If it's only college stuff then 500gb will be more than enough, you will still have a lot of space left even after a year.
But if you will be using it for other purposes too, like gaming, watching movies, videos, images, etc. then a 1 tb - 750 gb hdd should be the least.
And 8 gb is recomended (depends on what you do). 6-8 gb can work.
 
Just for college? You'll never even fill a 250GB HDD with assignments, notes, and college related stuff. I have a 320GB in my netbook for college and it's at like 70GB full after 2 years, and I could reduce that if I ever bothered to get rid of old stuff.
For other stuff besides college? 500GB.

Ram will work between 4GB-8GB. Less than that and it's probably in an underpowered system anyway.

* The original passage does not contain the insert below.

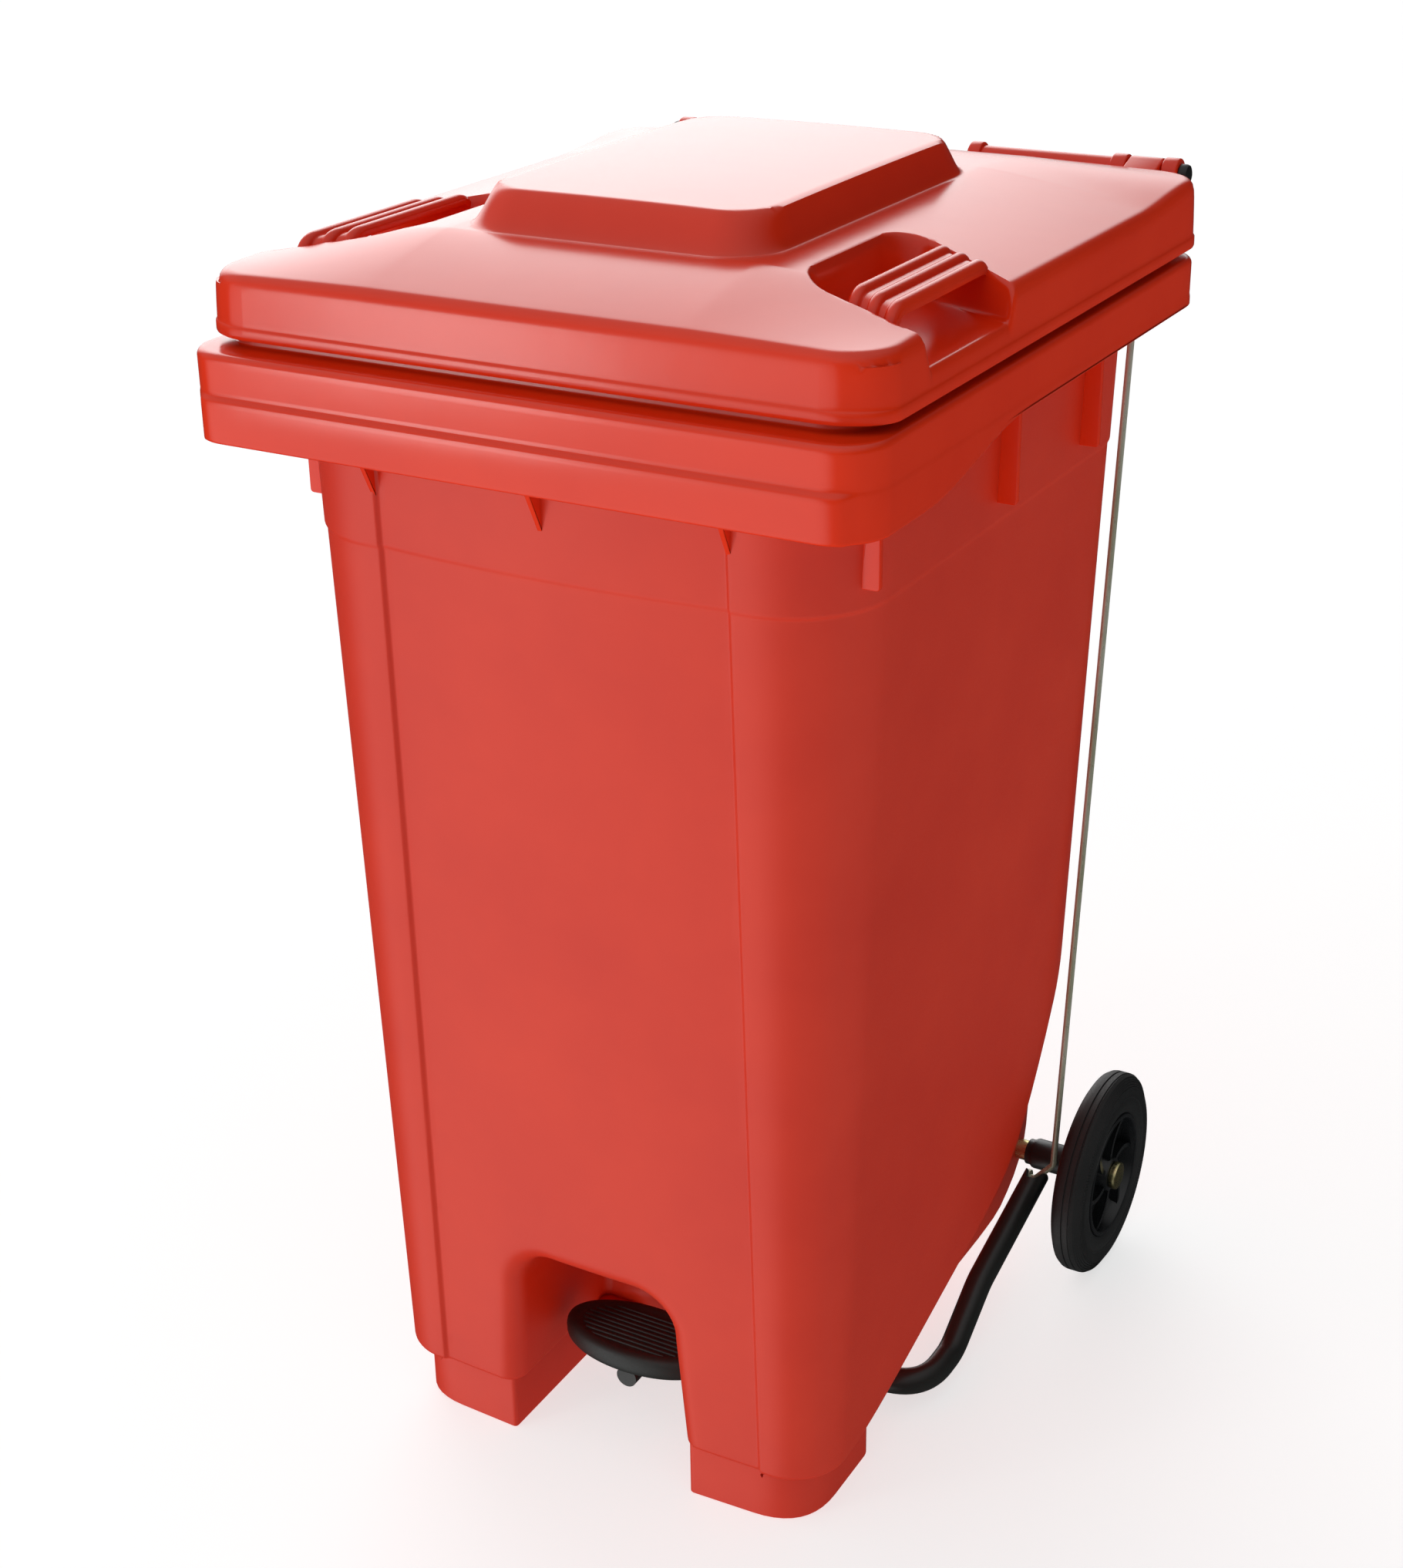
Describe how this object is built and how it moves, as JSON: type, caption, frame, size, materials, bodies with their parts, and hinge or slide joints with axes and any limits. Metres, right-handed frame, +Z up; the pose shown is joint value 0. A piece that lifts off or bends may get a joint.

For a CPU, pretty much anything 2.0Ghz+. Less than that and you get into low-end netbook range. Anything above 2.0Ghz is probably an i3/i5/haswell pentium/mid-range APU, etc, which would be perfect for college purposes and general use.
 
Excellent advice in this thread already

As a student you'll want to stuff as much of your schoolwork onto cloud storage as possible. Microsoft OneDrive and Dropbox are both excellent products. They're accessible online, so you will be able to access your work from any computer that has internet access, very handy for the occasional time where you forget your laptop or can't use it.